My Post College Life

Random thoughts from a recent grad. Consists mostly of misplaced hostility manifested as sarcastic smack-downs on people I don't personally know.

Friday, September 29, 2006

Another Good Example of Why People Think Southerners Are Stupid/Honky

I found these gems of mental ineptitude from an interview by College Humor with Playboy Playmate Colleen Marie, Miss August 2003. Here are a few of the dooky diamonds:

"Q: How did you decide you wanted to pose nude?

A: My friend sent my pics in for a college search. So technically none of this blatant nudity is my fault."

Because we all know that giving your friends access to those bare-assed, post coital pics some FSU frat boy probably took of you after you passed out cold on his room mate's bunk bed is totally not your fault. Quite possibly the lamest excuse for 'accidentaly' landing yourself in Playboy, ever.

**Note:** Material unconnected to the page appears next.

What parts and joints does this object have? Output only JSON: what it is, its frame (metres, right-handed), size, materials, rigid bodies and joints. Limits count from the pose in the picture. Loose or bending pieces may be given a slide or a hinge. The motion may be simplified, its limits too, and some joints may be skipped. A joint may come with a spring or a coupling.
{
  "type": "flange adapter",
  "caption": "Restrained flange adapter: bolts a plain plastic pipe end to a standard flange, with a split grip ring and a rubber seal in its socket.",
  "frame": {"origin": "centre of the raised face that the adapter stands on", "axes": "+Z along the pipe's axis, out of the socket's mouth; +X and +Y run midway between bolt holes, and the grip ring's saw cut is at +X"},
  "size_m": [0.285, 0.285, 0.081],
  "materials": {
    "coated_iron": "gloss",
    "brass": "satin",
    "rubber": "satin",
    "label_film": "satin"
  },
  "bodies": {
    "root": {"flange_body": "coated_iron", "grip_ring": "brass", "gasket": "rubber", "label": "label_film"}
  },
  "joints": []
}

"Q: Is it weird knowing that millions of people have seen you naked?

A: ... Actually only weird to know my relatives might have seen it, remember I am from the south so the chances are pretty high."

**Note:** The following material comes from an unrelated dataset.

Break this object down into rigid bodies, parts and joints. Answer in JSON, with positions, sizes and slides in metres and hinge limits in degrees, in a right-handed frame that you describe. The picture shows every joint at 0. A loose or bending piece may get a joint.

I have to give her credit here for actually admitting that her family is a bunch of inbred rednecks that wack it to their grand-daughter's/niece's/cousin's Playboy spread.

"Q: Has your Dad ever seen your pictures and what does he think of them?

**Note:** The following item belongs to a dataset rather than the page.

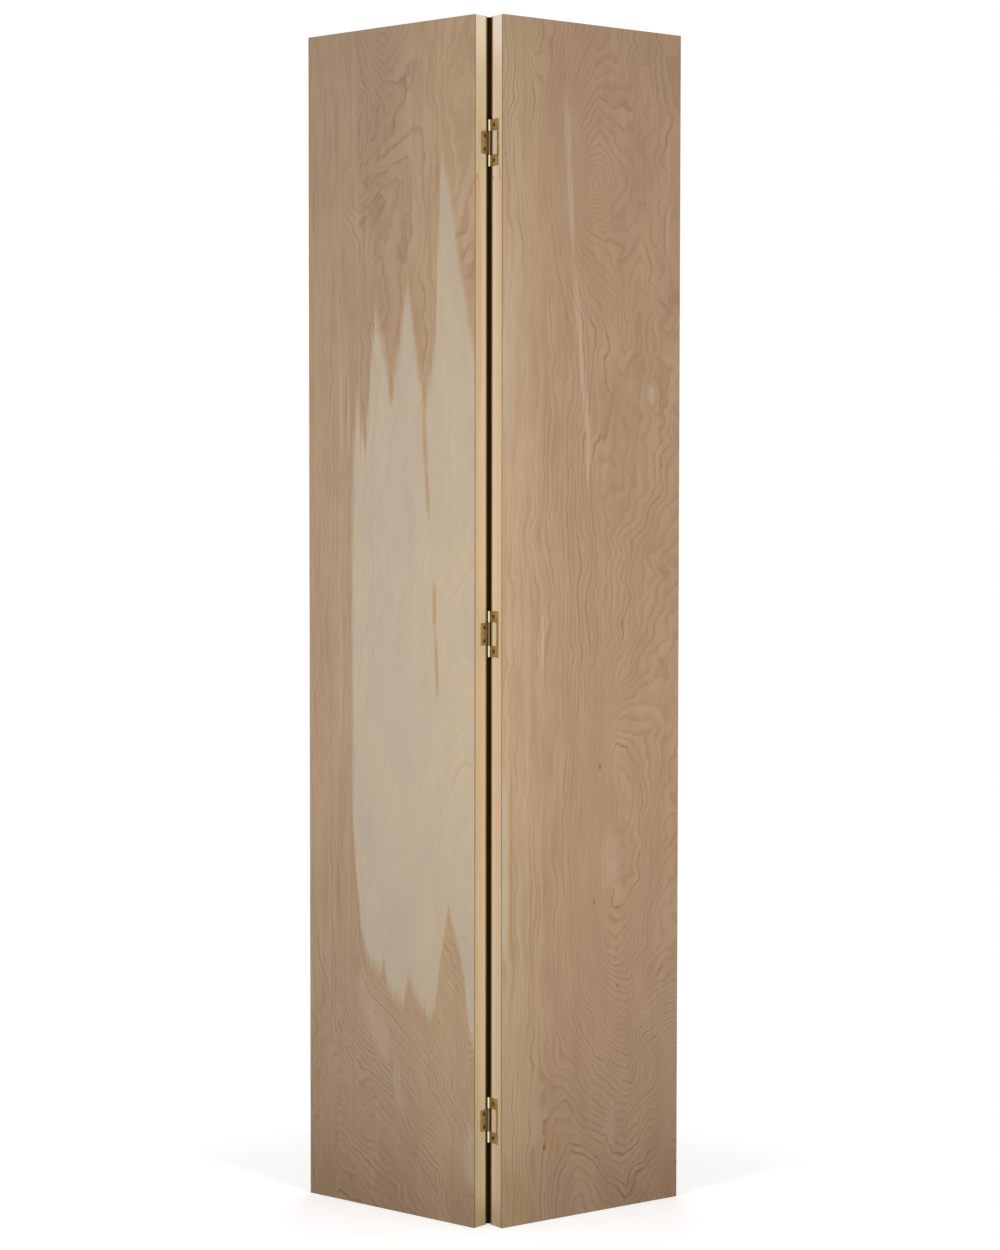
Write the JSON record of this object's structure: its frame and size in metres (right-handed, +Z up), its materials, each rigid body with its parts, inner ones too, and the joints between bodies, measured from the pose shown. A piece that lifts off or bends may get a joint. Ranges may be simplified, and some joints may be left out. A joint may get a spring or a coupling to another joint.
{
  "type": "bifold closet door",
  "caption": "Flush hollow-core bifold closet door in birch veneer: panels joined edge to edge by brass non-mortise hinges, with sockets for pivot and guide pins.",
  "frame": {"origin": "on the floor, in the middle of the half-folded door's footprint", "axes": "+Z up along the hinge pins; +X from the pivot panel to the lead panel; -Y towards the room, where the hinged edges point"},
  "size_m": [0.6396, 0.2536, 2.0066],
  "materials": {
    "birch_veneer": "unfinished, sanded rotary-cut birch",
    "hardboard": "pressed hardboard, matt",
    "pine": "unfinished, planed pine",
    "kraft_paper": "brown kraft paper",
    "hinge_brass": "satin brass plate",
    "hinge_pin_brass": "brass plate",
    "brass_screw": "brass plate",
    "staple_steel": "galvanised wire"
  },
  "bodies": {
    "pivot_panel": {"bottom_hinge_tongue_leaf": "hinge_brass", "bottom_hinge_tongue_screws": "brass_screw", "left_back_skin": "hardboard", "left_back_veneer": "birch_veneer", "left_bottom_rail": "pine", "left_front_skin": "hardboard", "left_front_veneer": "birch_veneer", "left_hinge_stile": "pine", "left_honeycomb_core": "kraft_paper", "left_joint_staples": "staple_steel", "left_outer_stile": "pine", "left_top_rail": "pine", "middle_hinge_tongue_leaf": "hinge_brass", "middle_hinge_tongue_screws": "brass_screw", "top_hinge_tongue_leaf": "hinge_brass", "top_hinge_tongue_screws": "brass_screw"},
    "lead_panel": {"bottom_hinge_frame_leaf": "hinge_brass", "bottom_hinge_frame_screws": "brass_screw", "bottom_hinge_pin": "hinge_pin_brass", "middle_hinge_frame_leaf": "hinge_brass", "middle_hinge_frame_screws": "brass_screw", "middle_hinge_pin": "hinge_pin_brass", "right_back_skin": "hardboard", "right_back_veneer": "birch_veneer", "right_bottom_rail": "pine", "right_front_skin": "hardboard", "right_front_veneer": "birch_veneer", "right_hinge_stile": "pine", "right_honeycomb_core": "kraft_paper", "right_joint_staples": "staple_steel", "right_outer_stile": "pine", "right_top_rail": "pine", "top_hinge_frame_leaf": "hinge_brass", "top_hinge_frame_screws": "brass_screw", "top_hinge_pin": "hinge_pin_brass"}
  },
  "joints": [
    {"name": "fold", "type": "hinge", "parent": "pivot_panel", "child": "lead_panel", "pos_m": [0, -0.09934, 1.0033], "axis": [0, 0, 1], "range_deg": [-75.3, 104.7]}
  ]
}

A: Funny story, he bought the first issue I was in, the College Girls issue, because he thought it was just sexy pics, not nude. Well he opened at his office took one look and slammed shut in his briefcase. Deep down I think he's proud."

[Read: We haven't spoken since] I haven't felt this much denial seeping from a sentence since Nicole Richie's latest round of "I'm not anorexic."
It's such a relief to know that although her dad would check out his daughter's sexy pics in a "college girls issue" of a magazine, he knows to draw the line at bare nipples.

"Q: The Grotto: Can you get me in?

A: Do you really wanna go in a hot tub that millions of little sperm are dying in right now?? Didn't think so."

You hear that? Playboy=dead sperm. Cancel your subscriptions now!!!

Just to clarify this interview was done by and is property of College Humor, I'm just using it to rip on and pass time. I really shouldn't insult this girl too much, after all she is making money off those funbags while mine are sitting here burning her for free.